The result is that the Commissioner of the Metropolitan Police, a role with national and local responsibilities, has suddenly become prey to the specific requirements of the capital's political establishment.


Of course, for the likes of Jacqui Smith, "political" is a cypher for "Tory". But when a senior policeman takes it upon himself to trot down to the House of Commons to make the case for 42 days detention without charge - or, previously, 90 days detention - or speaks out in a press conference about the desirability of the government's plans for ID cards (not any old ID cards, mind, but the particular intrusive, expensive, over-bureaucratic scheme proposed by the government) then he is being political. When he puts the government's bureaucratic agenda ahead of the wishes both of Londoners and of his own officers, then he is being political.

Nor have Labour ministers shown themselves overly diffident in the past when it comes to firing police chiefs. Smith's far more effective predecessor David Blunkett effected the removal of Sussex Chief Constable Paul Whitehouse in June 2001, over the police shooting in his own bedroom of the unarmed James Ashley. He then, in 2002, passed a Police Reform Act which for the first time gave the home secretary the right to intervene in any force he considered to be failing. In 2004, he managed - after a prolonged public row - to secure the early retirement of Humberside Chief Constable David Westwood, after that force was criticised in the case of Soham murderer Ian Huntley.

So the fastidious nose-holding over Boris's "political" intervention is unconvincing. Arguably, indeed, Boris Johnson's action wasn't so much "political" as democratic. He was elected on a platform that all but promised that he would get rid of Blair. If only all politicians were so assiduous in fulfilling their pledges.

In any case, Johnson could not have pulled off this "coup" alone. If Blair had been popular with his senior colleagues, trusted by rank-and-file officers, and had the confidence of the people of London, then the manner of his resignation would indeed have caused a political scandal. But the reverse is actually the case. Given the basic untenability of his position - even pending the result of the De Menezes inquest, the Ghaffur tribunal and the inquiry into Blair's cronyism in the manner of his skiing companion - for Johnson to have provided unambiguous support and cover would itself have constituted an unwarranted political interference in the police. By giving Blair the "bad news", Boris was merely discharging the function of his office as an elected leader.

Those who cry "boo" at this aren't objecting to polical interference so much as to democracy itself: they display the same ruling class disdain for the mob visible, on the other side of the Atlantic, in the vilification of Sarah Palin. And how out of touch they now seem, given how delighted the mass of the police and the public are to see the back of the unloved Ian Blair.

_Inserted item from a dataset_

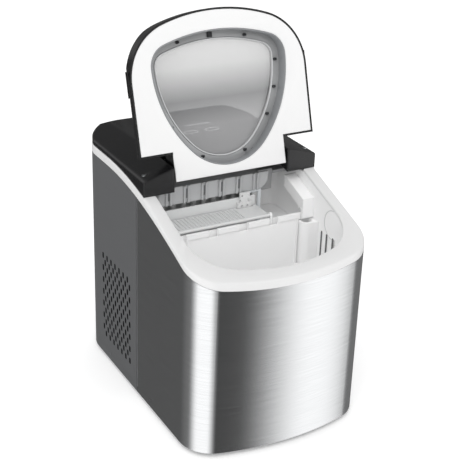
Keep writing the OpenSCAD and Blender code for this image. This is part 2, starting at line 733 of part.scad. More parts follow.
module evaporator_shroud() {
  color("#c4c7c9") difference() {
    union() {
      box([plate_x[0], shroud_y, shroud_z - 3], [plate_x[1] + plate_t, chamber_back_y + 1.5, shroud_z]);
      translate([0, shroud_y + 2.5, 0]) rotate([90, 0, 0]) linear_extrude(2.5)
        polygon(concat([[plate_x[0], shroud_z], [plate_x[0], tray_z + 4]],
          arc(cover_x - 14, tray_z + 18, 14, -90, 0, 15), [[cover_x, shroud_z]]));
      for (x = plate_x) box([x, tray_y - 12, tray_z - 7], [x + plate_t, tray_y + 8, shroud_z]);
      for (i = [0 : 5], k = [0, 1])
        translate([plate_x[0] + 12 + i * post_dx + k * 5.5, shroud_y - 2, tray_z + 4])
        cube([2.5, 3, shroud_z - tray_z - 4]);
    }
    along_x(plate_x[0] - 1, plate_x[1] + 4, tray_y, tray_z, shaft_r + fit);
  }
}

// ---- machinery ----
comp_x = 44;
comp_y = back_y - 66;
comp_z = shell_z + 14;
comp_foot_r = comp_r + 13;
module comp_feet() {
  for (a = [45, 135, 270])
    translate([comp_x + comp_foot_r * cos(a), comp_y + comp_foot_r * sin(a), 0]) children();
}
module compressor() {
  color("#1c1c1e") difference() {
    union() {
      translate([comp_x, comp_y, comp_z]) {
        cylinder(r = comp_r - 5, h = comp_h);
        translate([0, 0, 8]) cylinder(r = comp_r, h = comp_h - 20);
        translate([0, 0, comp_h - 12]) cylinder(r1 = comp_r, r2 = comp_r - 12, h = 10);
        translate([0, 0, comp_h * 0.55]) cylinder(r = comp_r + 1, h = 4);
        for (a = [45, 135, 270]) rotate(a) translate([0, -7, 0]) cube([comp_foot_r + 8, 14, 2.5]);
      }
      translate([comp_x + comp_r - 4, comp_y - 12, comp_z + 40]) cube([18, 24, 36]);
    }
    comp_feet() translate([0, 0, comp_z - 1]) cylinder(r = screw_r, h = 5);
  }
}
module compressor_grommets() {
  color("#2a2a2a") comp_feet() difference() {
    translate([0, 0, shell_z + pan_t]) cylinder(r = 8, h = comp_z - shell_z - pan_t);
    cylinder(r = screw_r, h = 60);
  }
}
module base_screws() {
  color("silver") comp_feet() {
    translate([0, 0, shell_z - 2]) cylinder(r = 3.6, h = 2);
    translate([0, 0, shell_z - 1]) cylinder(r = screw_r, h = comp_z - shell_z + 8);
    translate([0, 0, comp_z + 2.5]) cylinder(r = 3.4, h = 2.6, $fn = 6);
  }
}
fan_cx = -60;
fan_y = vent_y0 + 6.5 * vent_dy / 2;
fan_z = vent_z0 + 3.5 * vent_dz - 8;
cond_x = [-hw + 7, -hw + 27];
cond_y = [12, fan_y * 2 - 12];
cond_z = [30, 160];
cond_fins = 22;
module condenser() {
  color("#c9ccce") {
    for (i = [0 : cond_fins]) let (y = cond_y[0] + (cond_y[1] - cond_y[0] - 0.8) * i / cond_fins)
      box([cond_x[0], y, cond_z[0]], [cond_x[1], y + 0.8, cond_z[1]]);
    for (i = [0 : 5]) translate([cond_x[0] + 10, cond_y[0] - 3, cond_z[0] + 10 + i * 22])
      rotate([-90, 0, 0]) cylinder(r = 3, h = cond_y[1] - cond_y[0] + 3.4);
    for (i = [0 : 2]) translate([cond_x[0] + 7, cond_y[0] - 6, cond_z[0] + 7 + i * 44]) cube([6, 4, 28]);
    for (y = [cond_y[0] + 4, cond_y[1] - 12])
      box([cond_x[0] + 3, y, shell_z + pan_t], [cond_x[1] - 3, y + 8, cond_z[0]]);
  }
}
shroud_x = -hw + 30;
module fan_shroud() {
  color("#26282a") difference() {
    union() {
      box([shroud_x, cond_y[0], shell_z + pan_t], [shroud_x + 2.5, cond_y[1], cond_z[1] + 2]);
      along_x(shroud_x, shroud_x + 16, fan_y, fan_z, fan_r + 4);
    }
    along_x(shroud_x - 1, shroud_x + 20, fan_y, fan_z, fan_r + 1.5);
  }
}
module fan_rotor() {
  color("#3c3e40") {
    along_x(shroud_x + 4, shroud_x + 15, fan_y, fan_z, 13);
    for (i = [0 : fan_blades - 1]) translate([shroud_x + 9.5, fan_y, fan_z])
      rotate([i * 360 / fan_blades, 0, 0]) translate([0, 0, 10]) rotate([0, 0, 33])
        translate([-0.8, -8, 0]) cube([1.6, 16, fan_r - 12]);
  }
  color("silver") along_x(shroud_x + 14, shroud_x + 34, fan_y, fan_z, 2);
}
module fan_motor() {
  color("#77797c") difference() {
    union() {
      along_x(shroud_x + 20, shroud_x + 44, fan_y, fan_z, 17);
      box([shroud_x + 26, fan_y - 6, shell_z + pan_t], [shroud_x + 36, fan_y + 6, fan_z - 10]);
    }
    along_x(shroud_x + 19, shroud_x + 34.2, fan_y, fan_z, 2 + fit);
  }
}
module pipe(pts, r) {
  for (i = [0 : len(pts) - 2]) {
    d = pts[i + 1] - pts[i];
    translate(pts[i]) rotate([0, acos(d.z / norm(d)), atan2(d.y, d.x)]) cylinder(r = r, h = norm(d), $fn = 24);
    if (i > 0) translate(pts[i]) sphere(r = r, $fn = 24);
  }
}
pipe_x = [unit_x0 + 11, unit_x0 + 27, unit_x0 + 39];
behind_y = chamber_back_y + 12;
drier = [-40, back_y - 38];
module suction_pipe() {
  color("#b56a3b") pipe([[pipe_x[0], evap_y + 4, evap_z], [pipe_x[0], behind_y, evap_z],
    [pipe_x[0], behind_y, 190],
    [pipe_x[0], comp_y + 16, 190], [-20, comp_y + 16, 190], [-20, comp_y + 16, comp_z + 90],
    [comp_x - sqrt(comp_r * comp_r - 169) - 0.1, comp_y + 16, comp_z + 90]], 3);
}
module discharge_pipe() {
  color("#b56a3b") pipe([[comp_x + 20, comp_y, comp_z + comp_h], [comp_x + 20, comp_y, comp_z + comp_h + 14],
    [comp_x + 20, back_y - 28, comp_z + comp_h + 14], [cond_x[0] + 10, back_y - 28, comp_z + comp_h + 14],
    [cond_x[0] + 10, back_y - 28, cond_z[0] + 120], [cond_x[0] + 10, cond_y[1] + 0.4, cond_z[0] + 120]], 3);
}
module liquid_pipe() {
  color("#b56a3b") {
    pipe([[cond_x[0] + 10, cond_y[1] + 0.4, cond_z[0] + 10], [cond_x[0] + 10, drier.y, cond_z[0] + 10],
      [drier.x, drier.y, cond_z[0] + 10], [drier.x, drier.y, 60]], 2.5);
    pipe([[drier.x, drier.y, 138], [drier.x, drier.y, 240], [pipe_x[1], drier.y, 240],
      [pipe_x[1], behind_y, 240],
      [pipe_x[1], behind_y, evap_z], [pipe_x[1], evap_y + 4, evap_z]], 1.6);
  }
}
module filter_drier() {
  color("#c27a45") translate([drier.x, drier.y, 60]) {
    cylinder(r1 = 2.5, r2 = 8, h = 8);
    translate([0, 0, 8]) cylinder(r = 8, h = 58);
    translate([0, 0, 66]) cylinder(r1 = 8, r2 = 2, h = 12);
  }
}
module solenoid_valve() {
  z0 = comp_z + comp_h + 17;
  color("#b39a4e") translate([10, back_y - 28, z0]) cylinder(r = 6, h = 16);
  color("#20242a") translate([-2, back_y - 40, z0 + 15]) cube([24, 24, 28]);
  color("#b56a3b") pipe([[5, back_y - 28, z0 + 8], [pipe_x[2], back_y - 28, z0 + 8],
    [pipe_x[2], back_y - 28, 262],
    [pipe_x[2], behind_y, 262], [pipe_x[2], behind_y, evap_z], [pipe_x[2], evap_y + 4, evap_z]], 2.5);
}
pump_x = unit_x1 + 9;
pump_z = tub_floor_z + 18;
hose_y = tray_front + 6;
module water_pump() {
  color("#e8e8ea") {
    translate([pump_x, pit_back_y + 24, pump_z]) rotate([-90, 0, 0]) cylinder(r = 14, h = 36);
    translate([pump_x, pit_back_y - 6, pump_z]) rotate([-90, 0, 0]) cylinder(r = 5, h = 32);
    translate([pump_x, hose_y, pump_z]) cylinder(r = 5, h = 24);
  }
  color("#2c2e30") box([pump_x - 6, hose_y - 4, shell_z + pan_t], [pump_x + 6, hose_y + 8, pump_z - 12]);
}
module pump_strainer() {
  color("#9aa0a4") difference() {
    translate([pump_x, pit_back_y - 18, pump_z]) rotate([-90, 0, 0]) cylinder(r = 8, h = 17.8);
    translate([pump_x, pit_back_y - 16, pump_z]) rotate([-90, 0, 0]) cylinder(r = 5, h = 20);
  }
}
module pump_hose() {
  color("#dfe3e6") {
    pipe([[pump_x, hose_y, pump_z + 24], [pump_x, hose_y, tray_z + 1.4],
      [unit_x1 - 14, hose_y, tray_z + 1.4]], 2.6);
    translate([pump_x, hose_y, pump_z + 24]) cylinder(r = 4, h = shelf_z - pump_z - 20);
  }
}
module main_board() {
  x = hw - 17;
  color("#1d5c38") box([x, -24, 60], [x + 1.6, 46, 150]);
  color("#2a2a2a") box([x - 22, -16, 70], [x, 6, 96]);
  color("#2d5aa0") for (z = [104, 128]) box([x - 15, -18, z], [x, -4, z + 19]);
  color("#2a2a2a") for (y = [8, 24])
    translate([x - 20, y + 4, 120]) rotate([0, 90, 0]) cylinder(r = 6, h = 20);
  color("#efefef") for (z = [66, 84]) box([x - 9, 26, z], [x, 42, z + 12]);
  color("#efefef") for (y = [6, 40], z = [66, 144]) along_x(x + 1.6, hw - plastic_t, y, z, 3);
}
module cord_gland() {
  color("#1a1a1a") difference() {
    union() {
      translate([gland_x, back_y - 13, gland_z]) rotate([-90, 0, 0]) cylinder(r = 8, h = 13);
      translate([gland_x, back_y - plastic_t - 3, gland_z]) rotate([-90, 0, 0]) cylinder(r = 10.5, h = 3);
    }
    translate([gland_x, back_y - 20, gland_z]) rotate([-90, 0, 0]) cylinder(r = 3.5, h = 30);
  }
}
drain_x = well_w - 16;
drain_y = -96;
drain_z = 30;
drain_r = 12.3;
module drain_fitting() {
  color("#e4e6e8") difference() {
    union() {
      translate([drain_x, drain_y, drain_z]) cylinder(r = 7, h = tub_floor_z - drain_z);
      translate([drain_x, drain_y, drain_z]) sphere(r = 7);
      along_x(drain_x, hw - 13, drain_y, drain_z, 7);
      along_x(hw - 21, hw - 9, drain_y, drain_z, 9);
    }
    translate([drain_x, drain_y, drain_z]) cylinder(r = 5, h = 100);
    along_x(drain_x, hw, drain_y, drain_z, 5);
  }
}
module drain_cap() {
  color("#c9cbcd") difference() {
    along_x(hw - 18, hw - 0.2, drain_y, drain_z, drain_r - 0.3);
    along_x(hw - 19, hw - 8.5, drain_y, drain_z, 9.3);
    box([hw - 3, drain_y - 1.5, drain_z - 9], [hw + 1, drain_y + 1.5, drain_z + 9]);
  }
}

base_pan();
feet();
front_shell();
rear_shell();
top_rim();
control_housing();
power_button();
select_button();
indicator_lens();
control_board();
lid_shell();
lid_liner();
lid_window();
window_screws();
window_clip();
hinge_pins();
inner_tub();
tub_insulation();
ice_basket();
sensor_arm_right();
sensor_arm_left();
sensor_eyes();
water_tray();
tray_shaft();
tray_motor();
ice_ramp();
tray_lever();
evaporator();
evaporator_shroud();
compressor();
compressor_grommets();
condenser();
fan_shroud();
fan_rotor();
fan_motor();
filter_drier();
solenoid_valve();
suction_pipe();
discharge_pipe();
liquid_pipe();
water_pump();
pump_hose();
pump_strainer();
main_board();
cord_gland();
drain_fitting();
drain_cap();
shell_screws();
base_screws();
housing_screws();
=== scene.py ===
# %% [markdown]
# # A countertop ice maker with its lid open
# The machine is a bowed steel front on a dark vented rear cover, a white rim and tub, a black
# control housing and a hinged lid with a smoked window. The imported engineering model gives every
# part its place, so each step below either gives one of those parts its finish or builds a
# rounder, more detailed piece that stands where the plain one stood.

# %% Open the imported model
import math

import bmesh
import bpy
from mathutils import Matrix, Vector
from mathutils.geometry import tessellate_polygon


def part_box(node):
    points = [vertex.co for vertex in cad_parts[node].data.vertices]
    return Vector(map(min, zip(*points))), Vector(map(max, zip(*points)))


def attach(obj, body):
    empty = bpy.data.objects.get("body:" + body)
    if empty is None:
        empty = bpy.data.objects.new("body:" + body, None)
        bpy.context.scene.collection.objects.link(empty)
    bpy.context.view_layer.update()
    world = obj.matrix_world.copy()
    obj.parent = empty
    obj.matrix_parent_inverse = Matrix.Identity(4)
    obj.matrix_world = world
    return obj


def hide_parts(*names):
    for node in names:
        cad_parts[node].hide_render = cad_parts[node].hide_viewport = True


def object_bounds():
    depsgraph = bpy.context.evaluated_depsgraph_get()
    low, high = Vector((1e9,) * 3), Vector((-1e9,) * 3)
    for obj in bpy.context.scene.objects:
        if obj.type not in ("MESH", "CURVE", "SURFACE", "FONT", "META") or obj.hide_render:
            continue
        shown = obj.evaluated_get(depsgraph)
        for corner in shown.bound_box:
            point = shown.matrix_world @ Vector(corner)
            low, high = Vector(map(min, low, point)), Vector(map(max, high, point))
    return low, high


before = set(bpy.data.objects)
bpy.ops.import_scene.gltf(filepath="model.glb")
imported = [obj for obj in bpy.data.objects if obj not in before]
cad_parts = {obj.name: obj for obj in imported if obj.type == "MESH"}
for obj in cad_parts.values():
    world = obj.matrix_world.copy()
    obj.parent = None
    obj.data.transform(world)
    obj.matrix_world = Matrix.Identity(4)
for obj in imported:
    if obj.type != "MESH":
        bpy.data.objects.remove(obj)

cad_box = [list(corner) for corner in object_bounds()]
print("size in mm:", [round((b - a) * 1000, 1) for a, b in zip(*cad_box)])

# %% [markdown]
# ## Two small tools for every material
# A colour is picked as a hex value, the way paint charts give it, and Blender's nodes want it
# linear. One function does that. Another adds a node to a tree with its settings and its inputs,
# and is used for shader trees and for Geometry Nodes alike.

# %% Colour and node tools
mm = 0.001


def paint(code):
    """An sRGB hex colour as the linear colour that nodes take."""
    parts = [int(code[i:i + 2], 16) / 255 for i in (1, 3, 5)]
    return (*[c / 12.92 if c <= 0.04045 else ((c + 0.055) / 1.055) ** 2.4 for c in parts], 1.0)


def add(tree, kind, settings=None, inputs=None):
    """A new node with its settings, and a value or another node's socket for each input."""
    made = tree.nodes.new(kind)
    for name, value in (settings or {}).items():
        setattr(made, name, value)
    for name, value in (inputs or {}).items():
        if isinstance(value, bpy.types.NodeSocket):
            tree.links.new(value, made.inputs[name])
        else:
            made.inputs[name].default_value = value
    return made


print("steel grey in linear light:", [round(c, 3) for c in paint("#c8cacc")])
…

Which makes the revelation in the Independent on Sunday all the more fascinating. Perhaps it is a sign of the government spin-machine rediscovering its equilibrium. One may even speculate whether the returning Peter Mandelson had a hand in it. Certainly the timing is, at the very least, ironic. Like Mandelson in 2001, Ian Blair has become a liability, and they no longer want anything to do with him. Good and faithful servant of the government Sir Ian Blair may have been, but New Labour has never been notable for its gratitude.

Comments

Anonymous said…
Well done Heresiarch it was a good read. Maybe I was naive, but I was surprised when a number of media outlets decided to spin the story towards police neutrality and Boris. Especially when Sir Ian Blair was one of the most politicised of police chiefs.

On a breif aside (sorry),if Boris feels put down. At least he is not Chris Huhne who has perhaps suffered one of the most misleading of headlines.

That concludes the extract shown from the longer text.